(Source records)

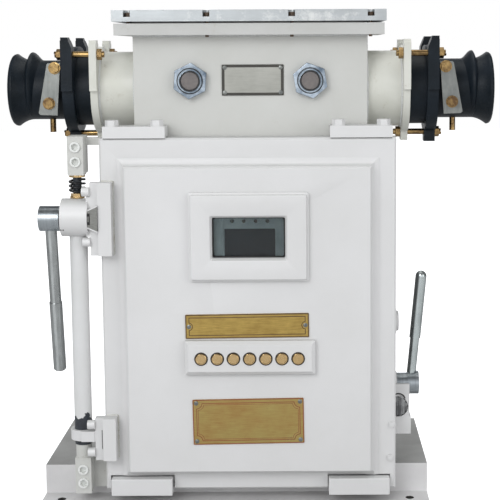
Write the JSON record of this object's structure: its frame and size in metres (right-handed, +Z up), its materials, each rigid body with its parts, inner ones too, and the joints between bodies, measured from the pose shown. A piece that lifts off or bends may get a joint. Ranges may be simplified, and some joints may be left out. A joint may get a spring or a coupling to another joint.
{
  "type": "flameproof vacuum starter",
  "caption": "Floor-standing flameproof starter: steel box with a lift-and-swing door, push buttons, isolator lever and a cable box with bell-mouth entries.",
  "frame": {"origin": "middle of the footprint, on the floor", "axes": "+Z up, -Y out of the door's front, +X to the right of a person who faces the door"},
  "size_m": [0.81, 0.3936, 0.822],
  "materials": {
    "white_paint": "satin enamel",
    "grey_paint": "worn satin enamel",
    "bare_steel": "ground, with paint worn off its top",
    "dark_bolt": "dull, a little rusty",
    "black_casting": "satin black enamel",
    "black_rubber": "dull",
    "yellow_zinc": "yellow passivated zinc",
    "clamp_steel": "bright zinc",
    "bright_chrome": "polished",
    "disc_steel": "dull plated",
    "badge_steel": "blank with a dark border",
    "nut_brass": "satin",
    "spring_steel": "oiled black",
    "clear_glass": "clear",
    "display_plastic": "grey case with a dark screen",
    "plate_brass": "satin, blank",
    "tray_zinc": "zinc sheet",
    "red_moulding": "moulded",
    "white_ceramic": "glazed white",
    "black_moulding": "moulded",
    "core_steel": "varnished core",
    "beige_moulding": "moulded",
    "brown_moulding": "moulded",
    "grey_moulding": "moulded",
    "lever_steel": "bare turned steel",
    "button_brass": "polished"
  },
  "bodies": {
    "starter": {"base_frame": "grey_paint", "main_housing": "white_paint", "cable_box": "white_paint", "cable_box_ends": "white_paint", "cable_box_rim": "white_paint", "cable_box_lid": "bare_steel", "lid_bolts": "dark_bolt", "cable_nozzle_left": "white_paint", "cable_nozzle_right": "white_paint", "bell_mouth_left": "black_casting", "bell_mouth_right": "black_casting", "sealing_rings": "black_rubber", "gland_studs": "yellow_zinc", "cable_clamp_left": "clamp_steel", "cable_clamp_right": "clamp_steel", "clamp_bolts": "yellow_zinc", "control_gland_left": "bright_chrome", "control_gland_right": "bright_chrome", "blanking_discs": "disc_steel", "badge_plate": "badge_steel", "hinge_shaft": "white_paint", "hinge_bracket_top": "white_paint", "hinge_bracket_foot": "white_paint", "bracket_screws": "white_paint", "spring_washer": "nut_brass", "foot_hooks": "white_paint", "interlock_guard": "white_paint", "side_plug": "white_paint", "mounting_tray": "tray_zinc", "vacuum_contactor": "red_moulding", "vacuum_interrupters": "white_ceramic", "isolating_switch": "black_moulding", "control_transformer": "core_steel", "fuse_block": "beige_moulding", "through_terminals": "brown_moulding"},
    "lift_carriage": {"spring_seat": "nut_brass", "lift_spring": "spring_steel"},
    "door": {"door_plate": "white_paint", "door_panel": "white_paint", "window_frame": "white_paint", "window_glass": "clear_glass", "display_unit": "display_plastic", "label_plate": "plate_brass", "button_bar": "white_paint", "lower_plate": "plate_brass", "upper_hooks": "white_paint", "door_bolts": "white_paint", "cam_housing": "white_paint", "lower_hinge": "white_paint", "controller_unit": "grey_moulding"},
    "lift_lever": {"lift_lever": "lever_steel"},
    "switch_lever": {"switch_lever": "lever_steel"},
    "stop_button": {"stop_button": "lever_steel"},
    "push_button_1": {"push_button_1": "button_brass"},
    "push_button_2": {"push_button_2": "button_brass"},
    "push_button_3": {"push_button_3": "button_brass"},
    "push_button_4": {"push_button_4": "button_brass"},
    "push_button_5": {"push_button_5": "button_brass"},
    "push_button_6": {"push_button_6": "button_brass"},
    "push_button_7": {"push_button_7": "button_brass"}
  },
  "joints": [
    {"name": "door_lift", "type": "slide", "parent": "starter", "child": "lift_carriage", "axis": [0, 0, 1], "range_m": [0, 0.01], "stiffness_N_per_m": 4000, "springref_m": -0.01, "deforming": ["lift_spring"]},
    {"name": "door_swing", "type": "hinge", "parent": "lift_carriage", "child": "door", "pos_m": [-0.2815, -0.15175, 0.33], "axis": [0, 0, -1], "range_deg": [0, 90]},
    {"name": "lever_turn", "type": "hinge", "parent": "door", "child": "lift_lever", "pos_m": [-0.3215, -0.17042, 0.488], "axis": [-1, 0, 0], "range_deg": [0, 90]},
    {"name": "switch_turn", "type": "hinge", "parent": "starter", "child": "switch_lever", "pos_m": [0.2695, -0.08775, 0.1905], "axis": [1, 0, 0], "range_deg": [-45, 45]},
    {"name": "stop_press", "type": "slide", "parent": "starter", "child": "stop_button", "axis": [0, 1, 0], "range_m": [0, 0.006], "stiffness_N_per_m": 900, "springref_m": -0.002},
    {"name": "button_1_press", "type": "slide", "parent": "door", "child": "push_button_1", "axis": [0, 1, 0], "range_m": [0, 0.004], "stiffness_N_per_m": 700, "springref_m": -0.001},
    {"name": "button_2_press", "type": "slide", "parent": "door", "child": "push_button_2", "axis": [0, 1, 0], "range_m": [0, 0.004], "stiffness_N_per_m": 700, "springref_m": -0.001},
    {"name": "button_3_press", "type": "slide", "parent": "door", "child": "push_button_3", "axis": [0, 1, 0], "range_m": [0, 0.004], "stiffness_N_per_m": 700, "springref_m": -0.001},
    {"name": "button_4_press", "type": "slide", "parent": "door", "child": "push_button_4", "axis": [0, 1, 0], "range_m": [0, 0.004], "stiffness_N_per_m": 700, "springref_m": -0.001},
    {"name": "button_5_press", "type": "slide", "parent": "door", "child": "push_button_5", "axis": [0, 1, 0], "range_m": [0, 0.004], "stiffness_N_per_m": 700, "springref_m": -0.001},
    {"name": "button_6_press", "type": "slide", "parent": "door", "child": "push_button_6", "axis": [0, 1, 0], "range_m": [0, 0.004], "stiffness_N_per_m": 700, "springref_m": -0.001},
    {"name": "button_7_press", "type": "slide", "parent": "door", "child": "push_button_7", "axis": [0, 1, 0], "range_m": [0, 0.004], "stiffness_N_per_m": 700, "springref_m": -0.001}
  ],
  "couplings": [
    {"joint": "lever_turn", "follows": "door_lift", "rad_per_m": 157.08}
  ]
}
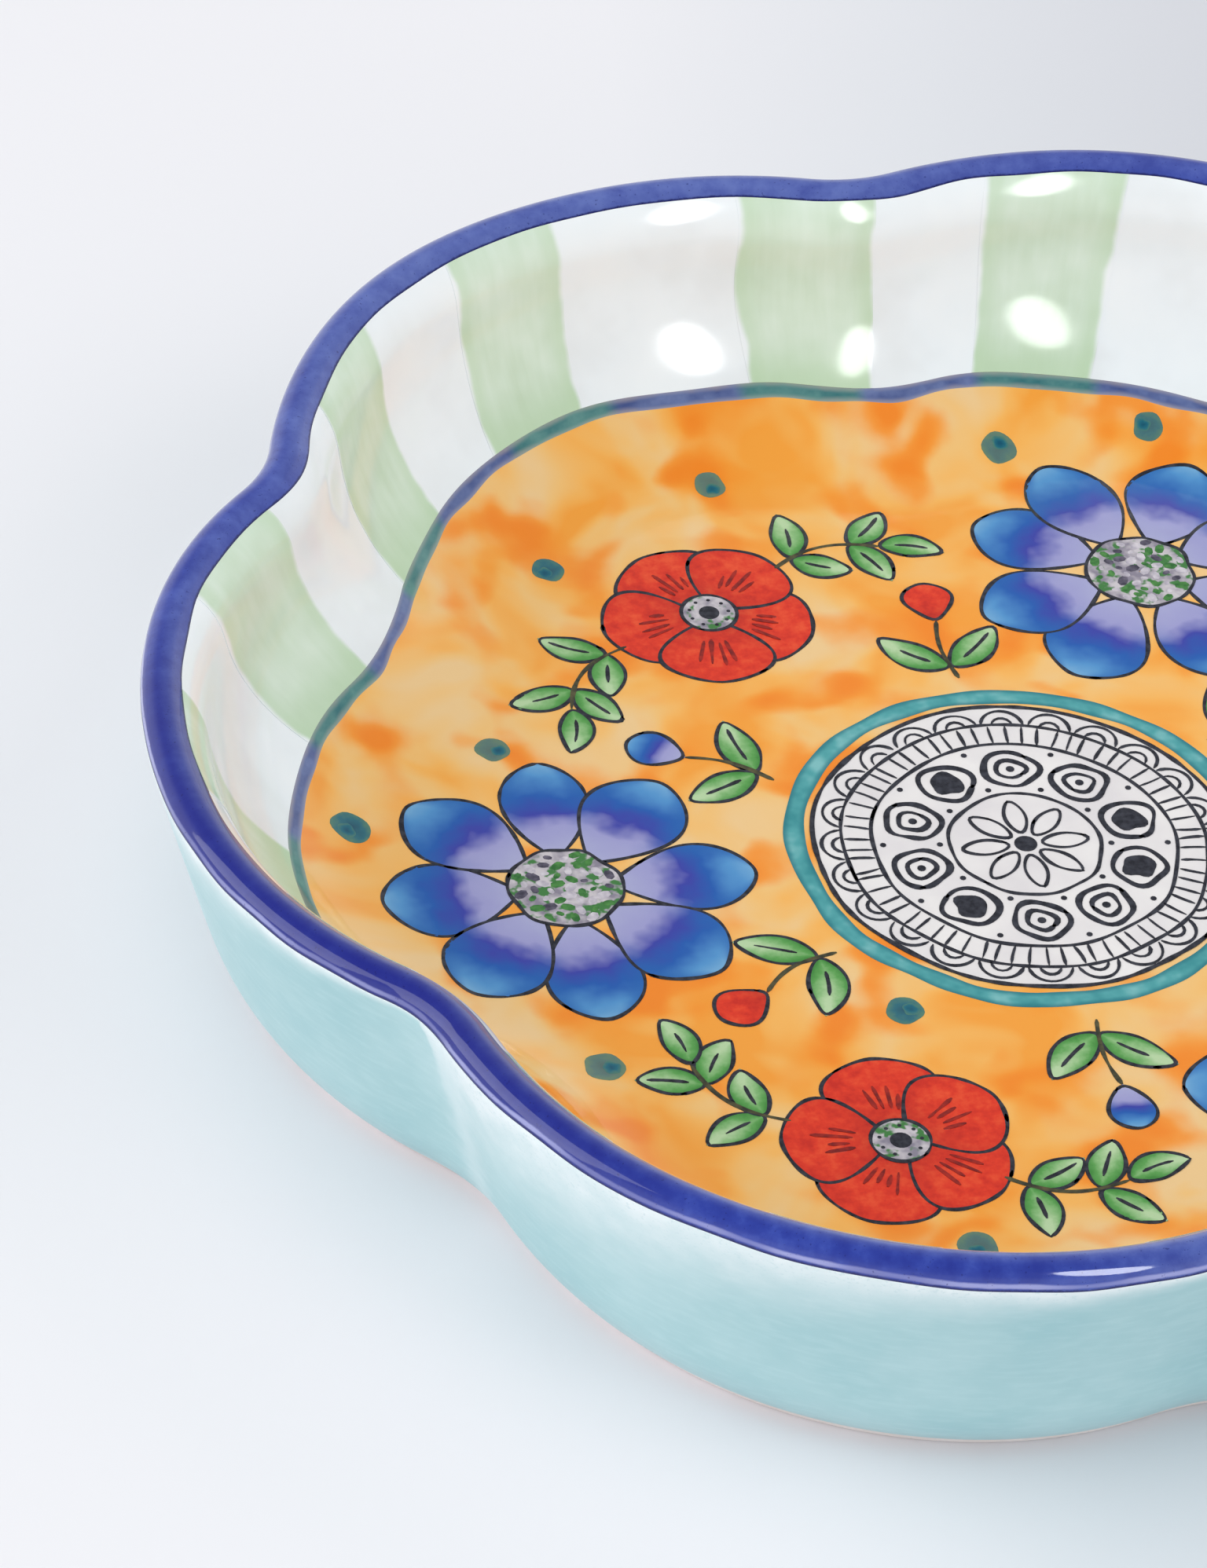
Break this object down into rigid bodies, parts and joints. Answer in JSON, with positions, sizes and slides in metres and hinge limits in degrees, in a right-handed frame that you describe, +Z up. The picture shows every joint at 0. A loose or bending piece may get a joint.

- EXERCISE REQUIREMENTS -
Every record shown above should be written out again exactly.

- THE RESULT -
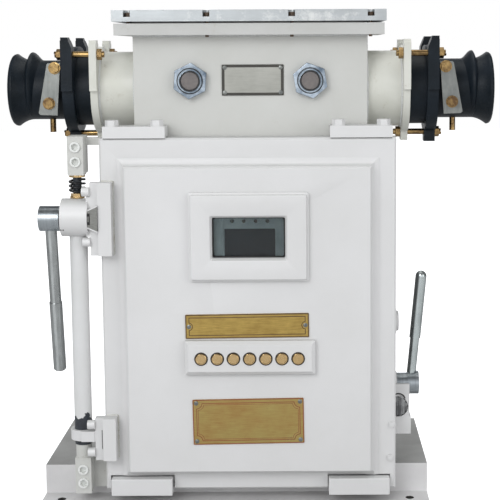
Write the JSON record of this object's structure: its frame and size in metres (right-handed, +Z up), its materials, each rigid body with its parts, inner ones too, and the joints between bodies, measured from the pose shown. A piece that lifts off or bends may get a joint. Ranges may be simplified, and some joints may be left out. A joint may get a spring or a coupling to another joint.
{
  "type": "flameproof vacuum starter",
  "caption": "Floor-standing flameproof starter: steel box with a lift-and-swing door, push buttons, isolator lever and a cable box with bell-mouth entries.",
  "frame": {"origin": "middle of the footprint, on the floor", "axes": "+Z up, -Y out of the door's front, +X to the right of a person who faces the door"},
  "size_m": [0.81, 0.3936, 0.822],
  "materials": {
    "white_paint": "satin enamel",
    "grey_paint": "worn satin enamel",
    "bare_steel": "ground, with paint worn off its top",
    "dark_bolt": "dull, a little rusty",
    "black_casting": "satin black enamel",
    "black_rubber": "dull",
    "yellow_zinc": "yellow passivated zinc",
    "clamp_steel": "bright zinc",
    "bright_chrome": "polished",
    "disc_steel": "dull plated",
    "badge_steel": "blank with a dark border",
    "nut_brass": "satin",
    "spring_steel": "oiled black",
    "clear_glass": "clear",
    "display_plastic": "grey case with a dark screen",
    "plate_brass": "satin, blank",
    "tray_zinc": "zinc sheet",
    "red_moulding": "moulded",
    "white_ceramic": "glazed white",
    "black_moulding": "moulded",
    "core_steel": "varnished core",
    "beige_moulding": "moulded",
    "brown_moulding": "moulded",
    "grey_moulding": "moulded",
    "lever_steel": "bare turned steel",
    "button_brass": "polished"
  },
  "bodies": {
    "starter": {"base_frame": "grey_paint", "main_housing": "white_paint", "cable_box": "white_paint", "cable_box_ends": "white_paint", "cable_box_rim": "white_paint", "cable_box_lid": "bare_steel", "lid_bolts": "dark_bolt", "cable_nozzle_left": "white_paint", "cable_nozzle_right": "white_paint", "bell_mouth_left": "black_casting", "bell_mouth_right": "black_casting", "sealing_rings": "black_rubber", "gland_studs": "yellow_zinc", "cable_clamp_left": "clamp_steel", "cable_clamp_right": "clamp_steel", "clamp_bolts": "yellow_zinc", "control_gland_left": "bright_chrome", "control_gland_right": "bright_chrome", "blanking_discs": "disc_steel", "badge_plate": "badge_steel", "hinge_shaft": "white_paint", "hinge_bracket_top": "white_paint", "hinge_bracket_foot": "white_paint", "bracket_screws": "white_paint", "spring_washer": "nut_brass", "foot_hooks": "white_paint", "interlock_guard": "white_paint", "side_plug": "white_paint", "mounting_tray": "tray_zinc", "vacuum_contactor": "red_moulding", "vacuum_interrupters": "white_ceramic", "isolating_switch": "black_moulding", "control_transformer": "core_steel", "fuse_block": "beige_moulding", "through_terminals": "brown_moulding"},
    "lift_carriage": {"spring_seat": "nut_brass", "lift_spring": "spring_steel"},
    "door": {"door_plate": "white_paint", "door_panel": "white_paint", "window_frame": "white_paint", "window_glass": "clear_glass", "display_unit": "display_plastic", "label_plate": "plate_brass", "button_bar": "white_paint", "lower_plate": "plate_brass", "upper_hooks": "white_paint", "door_bolts": "white_paint", "cam_housing": "white_paint", "lower_hinge": "white_paint", "controller_unit": "grey_moulding"},
    "lift_lever": {"lift_lever": "lever_steel"},
    "switch_lever": {"switch_lever": "lever_steel"},
    "stop_button": {"stop_button": "lever_steel"},
    "push_button_1": {"push_button_1": "button_brass"},
    "push_button_2": {"push_button_2": "button_brass"},
    "push_button_3": {"push_button_3": "button_brass"},
    "push_button_4": {"push_button_4": "button_brass"},
    "push_button_5": {"push_button_5": "button_brass"},
    "push_button_6": {"push_button_6": "button_brass"},
    "push_button_7": {"push_button_7": "button_brass"}
  },
  "joints": [
    {"name": "door_lift", "type": "slide", "parent": "starter", "child": "lift_carriage", "axis": [0, 0, 1], "range_m": [0, 0.01], "stiffness_N_per_m": 4000, "springref_m": -0.01, "deforming": ["lift_spring"]},
    {"name": "door_swing", "type": "hinge", "parent": "lift_carriage", "child": "door", "pos_m": [-0.2815, -0.15175, 0.33], "axis": [0, 0, -1], "range_deg": [0, 90]},
    {"name": "lever_turn", "type": "hinge", "parent": "door", "child": "lift_lever", "pos_m": [-0.3215, -0.17042, 0.488], "axis": [-1, 0, 0], "range_deg": [0, 90]},
    {"name": "switch_turn", "type": "hinge", "parent": "starter", "child": "switch_lever", "pos_m": [0.2695, -0.08775, 0.1905], "axis": [1, 0, 0], "range_deg": [-45, 45]},
    {"name": "stop_press", "type": "slide", "parent": "starter", "child": "stop_button", "axis": [0, 1, 0], "range_m": [0, 0.006], "stiffness_N_per_m": 900, "springref_m": -0.002},
    {"name": "button_1_press", "type": "slide", "parent": "door", "child": "push_button_1", "axis": [0, 1, 0], "range_m": [0, 0.004], "stiffness_N_per_m": 700, "springref_m": -0.001},
    {"name": "button_2_press", "type": "slide", "parent": "door", "child": "push_button_2", "axis": [0, 1, 0], "range_m": [0, 0.004], "stiffness_N_per_m": 700, "springref_m": -0.001},
    {"name": "button_3_press", "type": "slide", "parent": "door", "child": "push_button_3", "axis": [0, 1, 0], "range_m": [0, 0.004], "stiffness_N_per_m": 700, "springref_m": -0.001},
    {"name": "button_4_press", "type": "slide", "parent": "door", "child": "push_button_4", "axis": [0, 1, 0], "range_m": [0, 0.004], "stiffness_N_per_m": 700, "springref_m": -0.001},
    {"name": "button_5_press", "type": "slide", "parent": "door", "child": "push_button_5", "axis": [0, 1, 0], "range_m": [0, 0.004], "stiffness_N_per_m": 700, "springref_m": -0.001},
    {"name": "button_6_press", "type": "slide", "parent": "door", "child": "push_button_6", "axis": [0, 1, 0], "range_m": [0, 0.004], "stiffness_N_per_m": 700, "springref_m": -0.001},
    {"name": "button_7_press", "type": "slide", "parent": "door", "child": "push_button_7", "axis": [0, 1, 0], "range_m": [0, 0.004], "stiffness_N_per_m": 700, "springref_m": -0.001}
  ],
  "couplings": [
    {"joint": "lever_turn", "follows": "door_lift", "rad_per_m": 157.08}
  ]
}
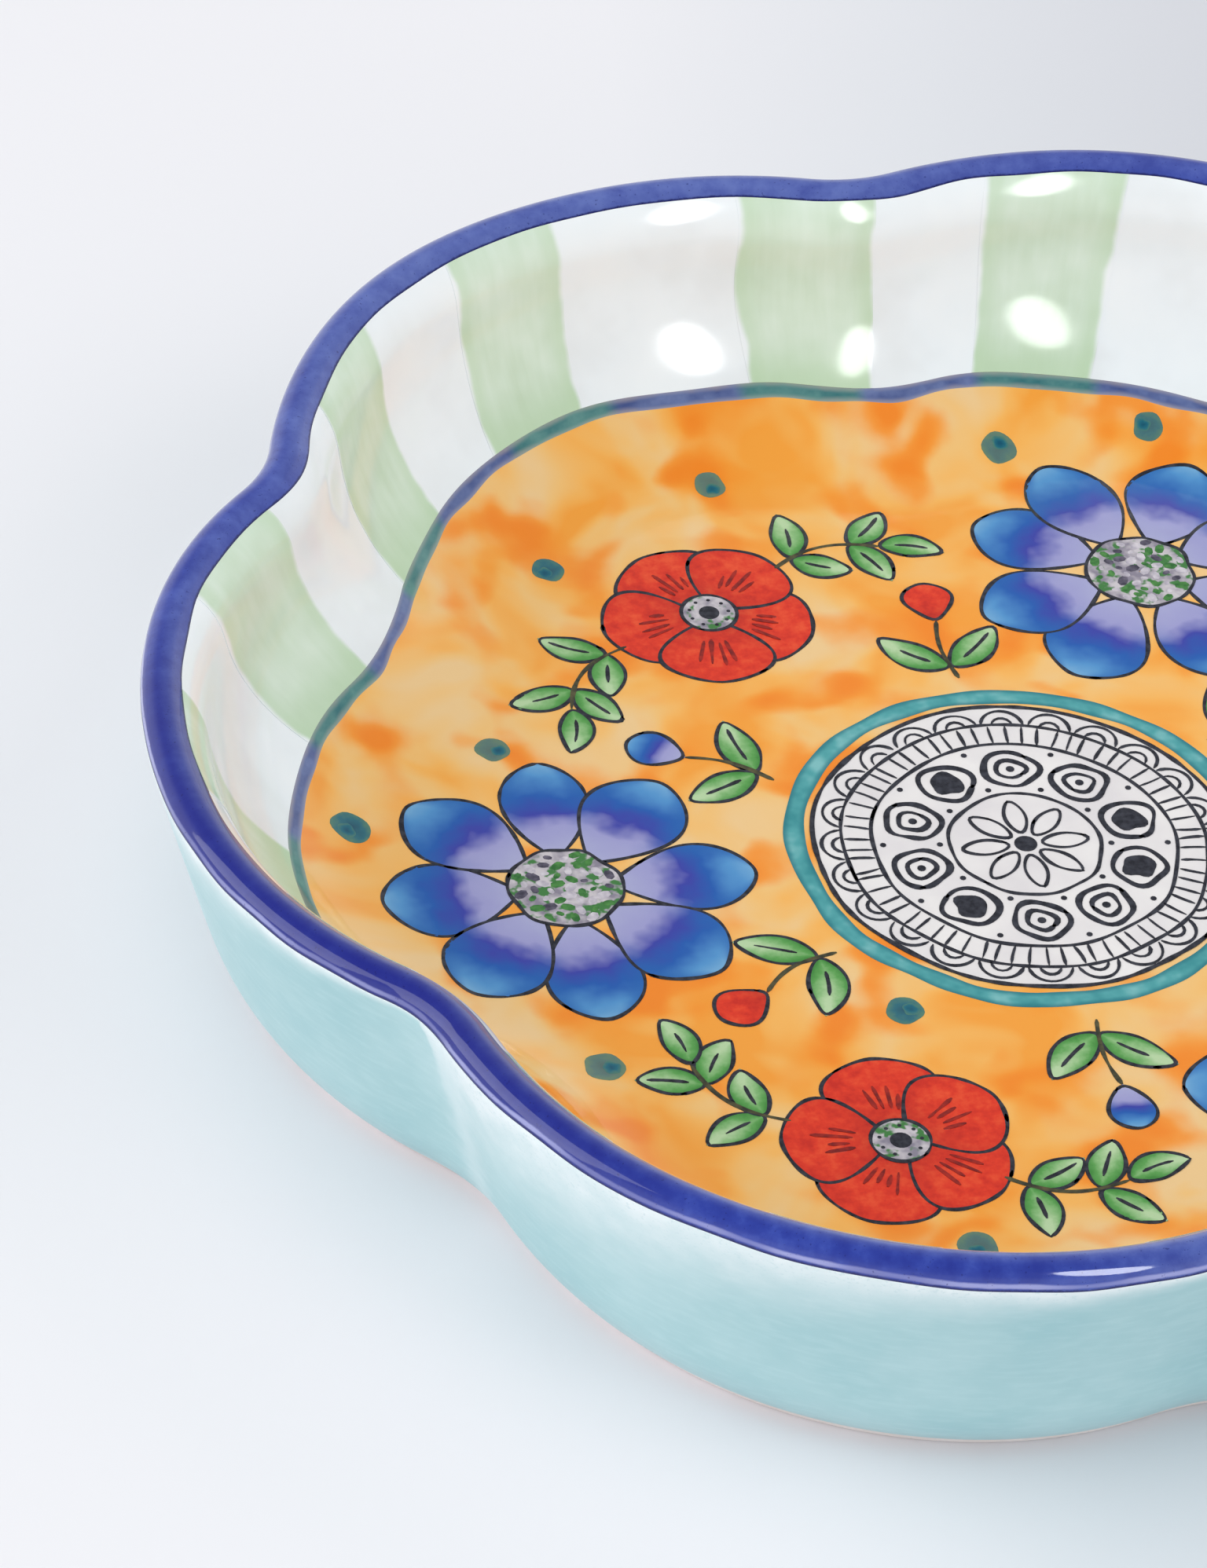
Break this object down into rigid bodies, parts and joints. Answer in JSON, with positions, sizes and slides in metres and hinge limits in degrees, in a right-handed frame that you describe, +Z up. The picture shows every joint at 0. A loose or bending piece may get a joint.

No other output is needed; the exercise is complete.